## [Aim of the task]
The listing below is to be output in its exact form.

-- Start of Data --

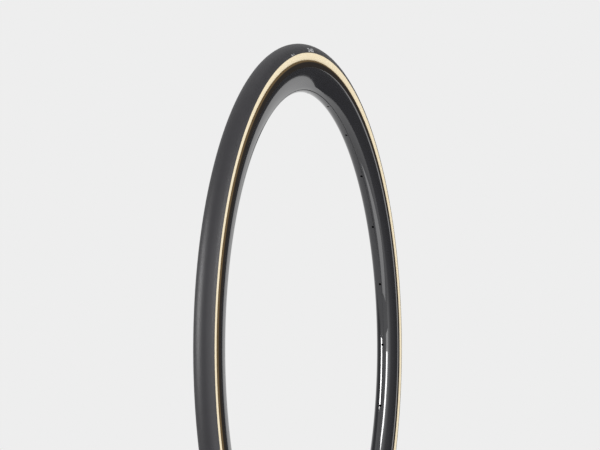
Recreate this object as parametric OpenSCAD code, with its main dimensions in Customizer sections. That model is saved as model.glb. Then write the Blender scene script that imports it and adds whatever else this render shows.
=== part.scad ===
// Bicycle tire with its inner tube and valve, inflated on a drilled deep-section clincher rim.
// The wheel turns about Y, the origin is the wheel's centre and +Z is up.
// Left is the +Y side and right is the -Y side.

/* [Tire] */
// Diameter of the rim seats that the tire's beads sit on
bead_seat_d = 622; // [571:1:635]
// Height of the inflated tire above the bead seats
tire_height = 24; // [22.5:0.5:27]
// Width of the inflated casing
casing_w = 22.8; // [21.5:0.1:26]
// Thickness of the casing
casing_t = 0.8; // [0.5:0.1:1.1]
// Thickness of the tread rubber over the belt at the crown
tread_t = 1.3; // [0.8:0.1:2.6]
// Thickness of the tread rubber at its edges
tread_edge_t = 0.35; // [0.2:0.05:0.6]
// Angle from the crown to each edge of the tread
tread_angle = 75.5; // [60:0.5:85]
// Thickness of the puncture belt
belt_t = 0.4; // [0.2:0.1:0.8]
// Angle from the crown to each edge of the puncture belt
belt_angle = 38; // [20:1:50]
// Diameter of each bead core
bead_core_d = 1.7; // [1.2:0.1:1.8]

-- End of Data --

## [Final result]
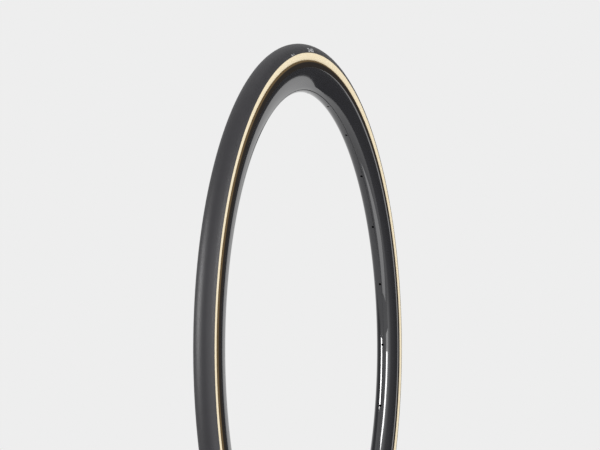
Recreate this object as parametric OpenSCAD code, with its main dimensions in Customizer sections. That model is saved as model.glb. Then write the Blender scene script that imports it and adds whatever else this render shows.
=== part.scad ===
// Bicycle tire with its inner tube and valve, inflated on a drilled deep-section clincher rim.
// The wheel turns about Y, the origin is the wheel's centre and +Z is up.
// Left is the +Y side and right is the -Y side.

/* [Tire] */
// Diameter of the rim seats that the tire's beads sit on
bead_seat_d = 622; // [571:1:635]
// Height of the inflated tire above the bead seats
tire_height = 24; // [22.5:0.5:27]
// Width of the inflated casing
casing_w = 22.8; // [21.5:0.1:26]
// Thickness of the casing
casing_t = 0.8; // [0.5:0.1:1.1]
// Thickness of the tread rubber over the belt at the crown
tread_t = 1.3; // [0.8:0.1:2.6]
// Thickness of the tread rubber at its edges
tread_edge_t = 0.35; // [0.2:0.05:0.6]
// Angle from the crown to each edge of the tread
tread_angle = 75.5; // [60:0.5:85]
// Thickness of the puncture belt
belt_t = 0.4; // [0.2:0.1:0.8]
// Angle from the crown to each edge of the puncture belt
belt_angle = 38; // [20:1:50]
// Diameter of each bead core
bead_core_d = 1.7; // [1.2:0.1:1.8]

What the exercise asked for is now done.